Entries with model source code
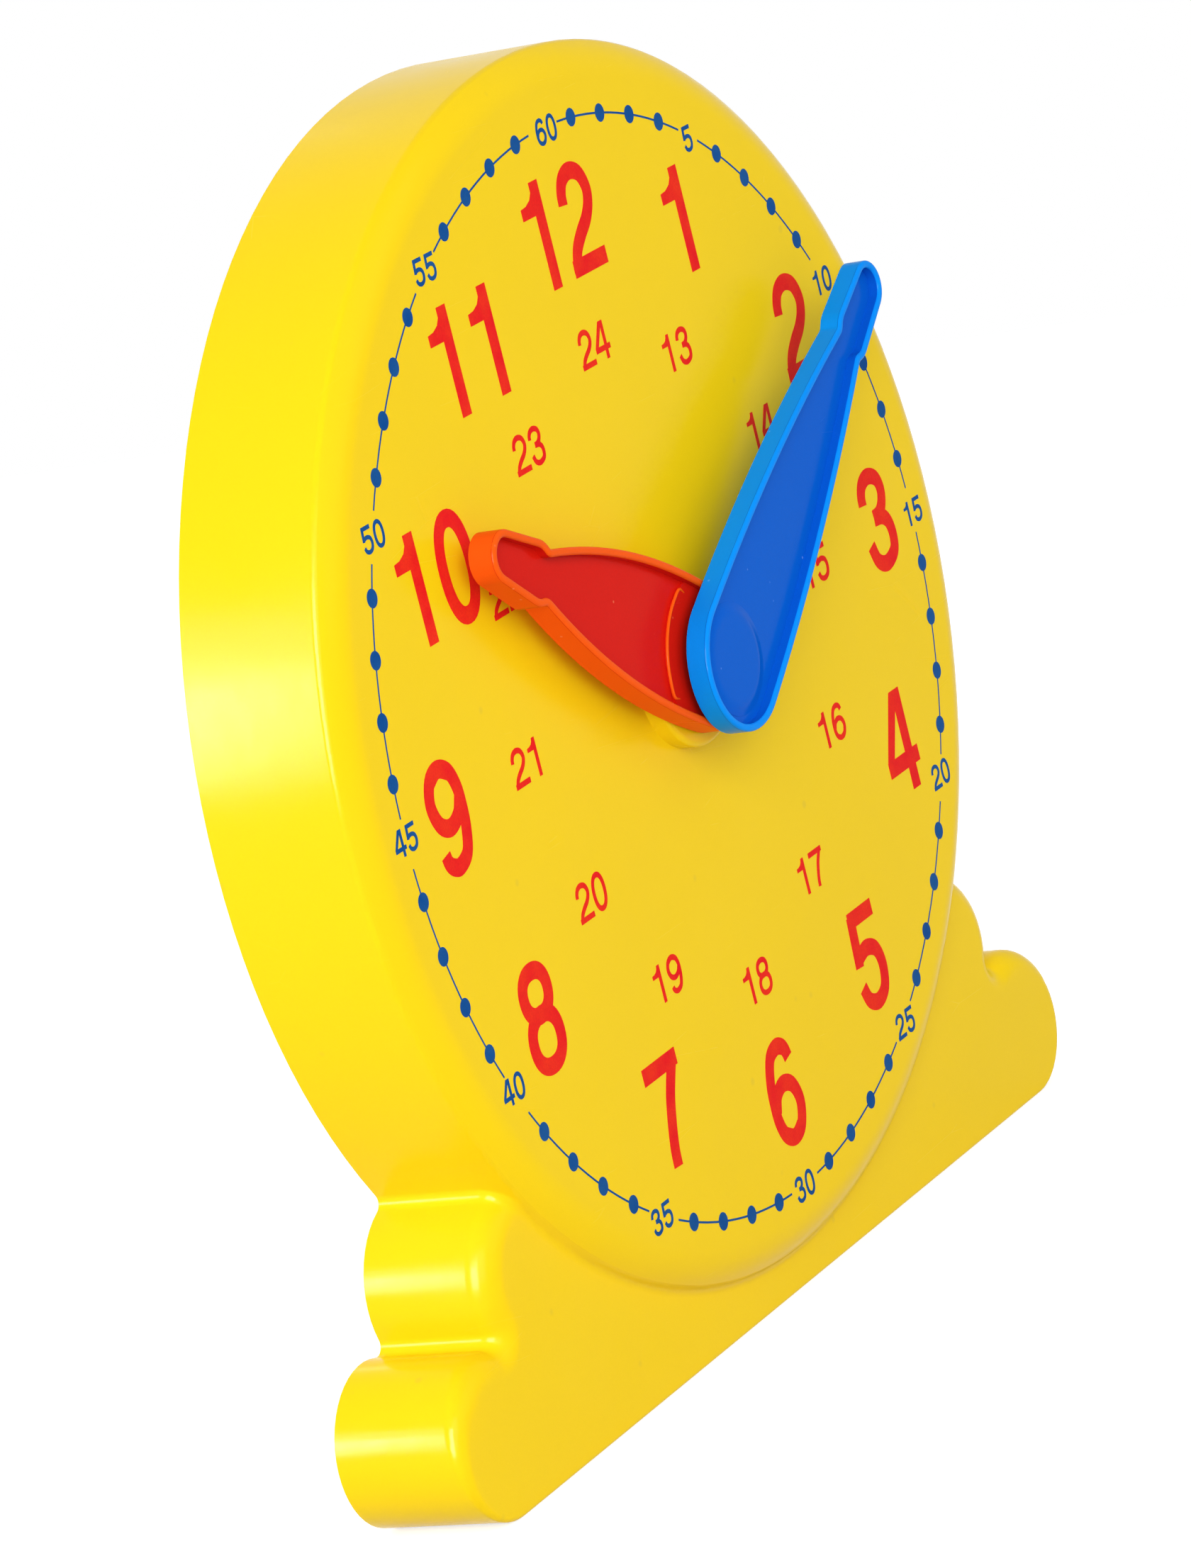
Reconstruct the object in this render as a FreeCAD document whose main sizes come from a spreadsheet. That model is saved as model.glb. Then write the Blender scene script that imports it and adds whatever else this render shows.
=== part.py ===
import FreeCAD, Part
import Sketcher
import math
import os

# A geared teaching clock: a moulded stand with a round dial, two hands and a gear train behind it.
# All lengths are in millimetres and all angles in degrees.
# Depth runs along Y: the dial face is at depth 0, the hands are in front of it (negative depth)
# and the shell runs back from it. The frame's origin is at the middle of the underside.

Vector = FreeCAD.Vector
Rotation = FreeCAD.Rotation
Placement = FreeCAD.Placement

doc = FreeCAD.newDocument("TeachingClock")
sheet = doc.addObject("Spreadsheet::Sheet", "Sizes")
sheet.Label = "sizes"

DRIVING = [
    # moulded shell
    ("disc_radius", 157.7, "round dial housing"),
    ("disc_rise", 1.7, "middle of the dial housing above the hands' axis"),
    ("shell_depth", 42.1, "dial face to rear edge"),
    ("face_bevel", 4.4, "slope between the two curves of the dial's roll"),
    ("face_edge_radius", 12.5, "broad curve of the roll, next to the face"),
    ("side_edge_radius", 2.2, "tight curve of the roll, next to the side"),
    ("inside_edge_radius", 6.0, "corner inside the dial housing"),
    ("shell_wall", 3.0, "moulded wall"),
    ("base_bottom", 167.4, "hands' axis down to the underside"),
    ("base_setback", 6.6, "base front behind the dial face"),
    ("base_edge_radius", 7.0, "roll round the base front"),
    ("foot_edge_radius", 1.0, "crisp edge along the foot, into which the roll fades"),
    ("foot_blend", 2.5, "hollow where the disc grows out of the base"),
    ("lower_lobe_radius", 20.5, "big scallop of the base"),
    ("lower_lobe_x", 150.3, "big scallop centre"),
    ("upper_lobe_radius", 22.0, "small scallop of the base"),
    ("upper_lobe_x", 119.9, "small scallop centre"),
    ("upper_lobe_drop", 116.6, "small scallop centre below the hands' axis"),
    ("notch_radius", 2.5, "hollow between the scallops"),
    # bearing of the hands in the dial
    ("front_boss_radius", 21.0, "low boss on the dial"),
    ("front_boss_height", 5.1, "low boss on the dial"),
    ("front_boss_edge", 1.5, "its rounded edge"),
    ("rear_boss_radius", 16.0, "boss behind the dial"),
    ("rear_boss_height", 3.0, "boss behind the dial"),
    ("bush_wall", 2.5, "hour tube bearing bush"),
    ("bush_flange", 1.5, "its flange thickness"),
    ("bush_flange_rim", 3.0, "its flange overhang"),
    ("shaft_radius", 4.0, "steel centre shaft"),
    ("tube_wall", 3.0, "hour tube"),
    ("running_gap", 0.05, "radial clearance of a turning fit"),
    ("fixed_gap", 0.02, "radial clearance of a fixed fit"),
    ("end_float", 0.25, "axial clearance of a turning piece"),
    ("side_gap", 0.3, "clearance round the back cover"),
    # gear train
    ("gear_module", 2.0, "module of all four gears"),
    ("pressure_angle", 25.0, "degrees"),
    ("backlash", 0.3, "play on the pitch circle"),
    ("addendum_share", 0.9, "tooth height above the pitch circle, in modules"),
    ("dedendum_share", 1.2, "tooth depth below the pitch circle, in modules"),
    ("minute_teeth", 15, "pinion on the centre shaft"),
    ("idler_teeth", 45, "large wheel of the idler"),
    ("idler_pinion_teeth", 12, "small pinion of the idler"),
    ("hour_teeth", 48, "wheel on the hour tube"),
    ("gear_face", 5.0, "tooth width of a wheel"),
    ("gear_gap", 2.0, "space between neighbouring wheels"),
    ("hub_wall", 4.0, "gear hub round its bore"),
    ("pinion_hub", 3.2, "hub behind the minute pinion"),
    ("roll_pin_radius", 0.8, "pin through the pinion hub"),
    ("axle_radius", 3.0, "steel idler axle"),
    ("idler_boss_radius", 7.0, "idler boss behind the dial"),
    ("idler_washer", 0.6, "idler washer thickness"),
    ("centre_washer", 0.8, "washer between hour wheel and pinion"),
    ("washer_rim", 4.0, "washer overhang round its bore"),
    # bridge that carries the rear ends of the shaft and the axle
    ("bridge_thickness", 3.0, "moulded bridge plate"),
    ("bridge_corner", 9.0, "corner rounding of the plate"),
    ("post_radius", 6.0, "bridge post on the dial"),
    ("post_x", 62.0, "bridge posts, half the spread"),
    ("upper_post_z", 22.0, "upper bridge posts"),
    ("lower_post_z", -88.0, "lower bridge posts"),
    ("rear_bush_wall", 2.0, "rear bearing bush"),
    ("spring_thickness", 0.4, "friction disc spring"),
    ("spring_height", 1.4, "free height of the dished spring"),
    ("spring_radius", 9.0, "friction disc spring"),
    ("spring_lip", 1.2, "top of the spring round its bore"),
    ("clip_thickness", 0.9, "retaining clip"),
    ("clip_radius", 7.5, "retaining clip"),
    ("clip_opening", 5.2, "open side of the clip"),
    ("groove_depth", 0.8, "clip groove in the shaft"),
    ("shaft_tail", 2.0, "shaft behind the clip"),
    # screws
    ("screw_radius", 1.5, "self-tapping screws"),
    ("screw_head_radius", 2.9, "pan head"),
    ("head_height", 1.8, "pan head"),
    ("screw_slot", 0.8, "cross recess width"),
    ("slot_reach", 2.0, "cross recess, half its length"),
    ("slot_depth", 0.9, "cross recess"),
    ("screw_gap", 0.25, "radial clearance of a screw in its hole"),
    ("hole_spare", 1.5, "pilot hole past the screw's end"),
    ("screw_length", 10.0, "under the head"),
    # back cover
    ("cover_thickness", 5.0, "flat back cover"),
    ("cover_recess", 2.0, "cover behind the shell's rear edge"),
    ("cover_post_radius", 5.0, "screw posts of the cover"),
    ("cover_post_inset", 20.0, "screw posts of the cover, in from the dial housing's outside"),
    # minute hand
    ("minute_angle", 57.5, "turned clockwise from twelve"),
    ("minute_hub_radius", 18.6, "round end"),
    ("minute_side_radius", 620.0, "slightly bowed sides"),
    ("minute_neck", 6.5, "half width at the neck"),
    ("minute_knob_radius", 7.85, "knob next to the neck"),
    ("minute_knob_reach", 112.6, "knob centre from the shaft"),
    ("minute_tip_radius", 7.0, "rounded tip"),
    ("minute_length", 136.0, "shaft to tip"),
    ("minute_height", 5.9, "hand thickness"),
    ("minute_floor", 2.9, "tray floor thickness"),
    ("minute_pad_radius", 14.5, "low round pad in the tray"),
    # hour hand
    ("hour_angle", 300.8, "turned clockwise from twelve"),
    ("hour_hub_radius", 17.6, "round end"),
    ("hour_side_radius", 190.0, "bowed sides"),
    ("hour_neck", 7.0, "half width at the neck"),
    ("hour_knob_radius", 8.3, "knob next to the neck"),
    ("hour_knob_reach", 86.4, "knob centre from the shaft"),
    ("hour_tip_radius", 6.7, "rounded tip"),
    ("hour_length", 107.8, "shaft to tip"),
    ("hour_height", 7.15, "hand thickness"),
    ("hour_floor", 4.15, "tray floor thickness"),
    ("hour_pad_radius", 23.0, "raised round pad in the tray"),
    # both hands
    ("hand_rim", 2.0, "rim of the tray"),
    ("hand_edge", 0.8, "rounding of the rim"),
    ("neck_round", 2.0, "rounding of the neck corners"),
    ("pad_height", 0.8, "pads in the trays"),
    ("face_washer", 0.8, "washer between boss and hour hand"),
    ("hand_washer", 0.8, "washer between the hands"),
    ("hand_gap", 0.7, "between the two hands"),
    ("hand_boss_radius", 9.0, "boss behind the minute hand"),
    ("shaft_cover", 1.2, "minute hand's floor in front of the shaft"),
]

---

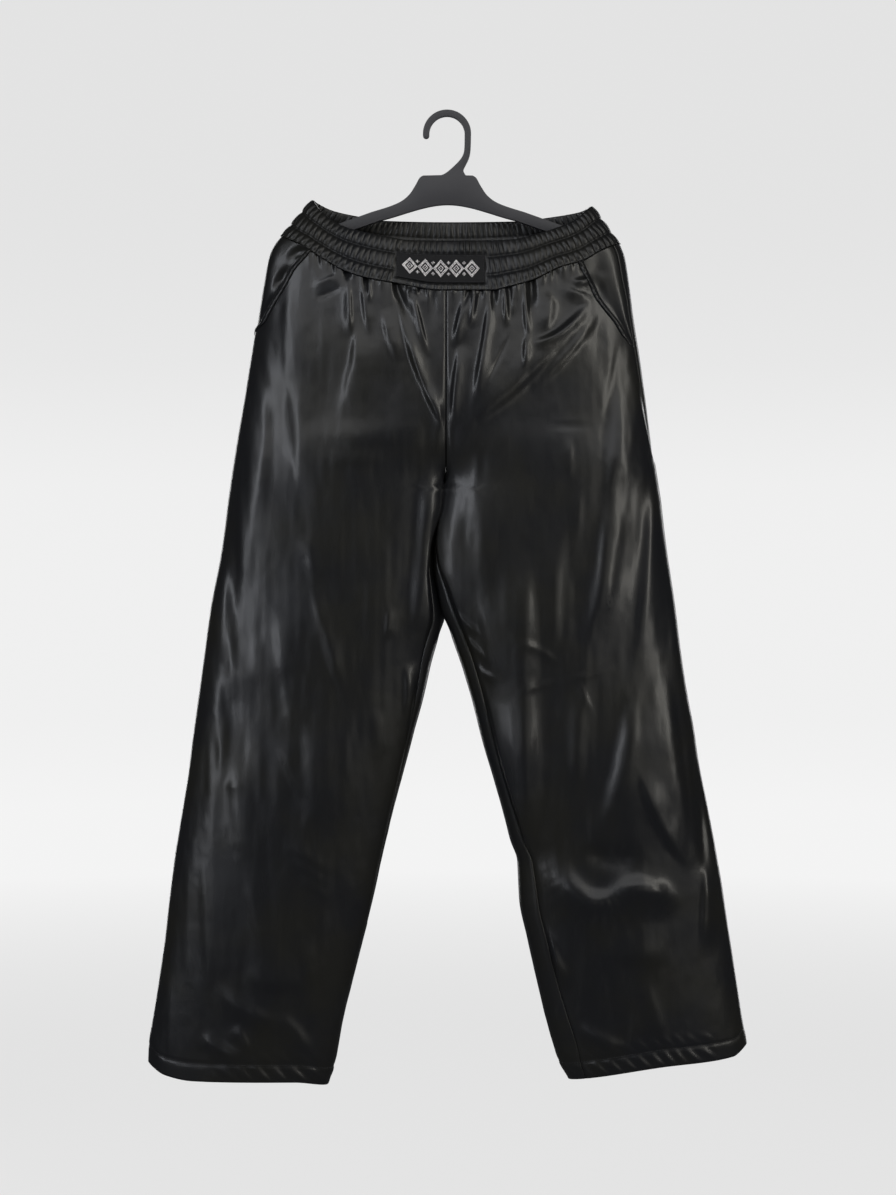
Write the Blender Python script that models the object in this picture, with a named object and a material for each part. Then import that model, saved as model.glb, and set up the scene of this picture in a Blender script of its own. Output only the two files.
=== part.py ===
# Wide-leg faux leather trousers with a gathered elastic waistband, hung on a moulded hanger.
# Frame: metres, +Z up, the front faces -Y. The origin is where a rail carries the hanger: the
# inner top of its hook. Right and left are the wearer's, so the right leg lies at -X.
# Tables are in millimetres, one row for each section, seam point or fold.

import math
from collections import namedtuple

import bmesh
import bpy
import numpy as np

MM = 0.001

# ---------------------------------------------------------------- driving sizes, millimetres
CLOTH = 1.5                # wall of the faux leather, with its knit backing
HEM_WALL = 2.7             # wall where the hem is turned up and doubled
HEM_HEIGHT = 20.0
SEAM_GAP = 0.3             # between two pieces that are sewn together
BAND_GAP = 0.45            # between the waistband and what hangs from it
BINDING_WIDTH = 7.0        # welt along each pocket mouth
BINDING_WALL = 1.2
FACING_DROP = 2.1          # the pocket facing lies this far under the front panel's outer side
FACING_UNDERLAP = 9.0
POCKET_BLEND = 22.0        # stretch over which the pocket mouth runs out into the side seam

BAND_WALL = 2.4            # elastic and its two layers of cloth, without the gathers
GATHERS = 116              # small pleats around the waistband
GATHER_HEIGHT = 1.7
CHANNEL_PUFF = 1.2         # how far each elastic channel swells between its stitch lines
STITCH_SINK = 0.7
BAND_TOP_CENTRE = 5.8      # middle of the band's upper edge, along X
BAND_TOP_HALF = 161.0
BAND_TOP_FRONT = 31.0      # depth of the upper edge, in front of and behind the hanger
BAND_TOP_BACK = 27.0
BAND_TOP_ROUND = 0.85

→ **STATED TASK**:
Will you return exactly the lines above from the one with "Write the Blender Python" down to the one with "BAND_TOP_ROUND = 0.85", counting both as part of the range?

→ **EXPECTED ANSWER**:
Write the Blender Python script that models the object in this picture, with a named object and a material for each part. Then import that model, saved as model.glb, and set up the scene of this picture in a Blender script of its own. Output only the two files.
=== part.py ===
# Wide-leg faux leather trousers with a gathered elastic waistband, hung on a moulded hanger.
# Frame: metres, +Z up, the front faces -Y. The origin is where a rail carries the hanger: the
# inner top of its hook. Right and left are the wearer's, so the right leg lies at -X.
# Tables are in millimetres, one row for each section, seam point or fold.

import math
from collections import namedtuple

import bmesh
import bpy
import numpy as np

MM = 0.001

# ---------------------------------------------------------------- driving sizes, millimetres
CLOTH = 1.5                # wall of the faux leather, with its knit backing
HEM_WALL = 2.7             # wall where the hem is turned up and doubled
HEM_HEIGHT = 20.0
SEAM_GAP = 0.3             # between two pieces that are sewn together
BAND_GAP = 0.45            # between the waistband and what hangs from it
BINDING_WIDTH = 7.0        # welt along each pocket mouth
BINDING_WALL = 1.2
FACING_DROP = 2.1          # the pocket facing lies this far under the front panel's outer side
FACING_UNDERLAP = 9.0
POCKET_BLEND = 22.0        # stretch over which the pocket mouth runs out into the side seam

BAND_WALL = 2.4            # elastic and its two layers of cloth, without the gathers
GATHERS = 116              # small pleats around the waistband
GATHER_HEIGHT = 1.7
CHANNEL_PUFF = 1.2         # how far each elastic channel swells between its stitch lines
STITCH_SINK = 0.7
BAND_TOP_CENTRE = 5.8      # middle of the band's upper edge, along X
BAND_TOP_HALF = 161.0
BAND_TOP_FRONT = 31.0      # depth of the upper edge, in front of and behind the hanger
BAND_TOP_BACK = 27.0
BAND_TOP_ROUND = 0.85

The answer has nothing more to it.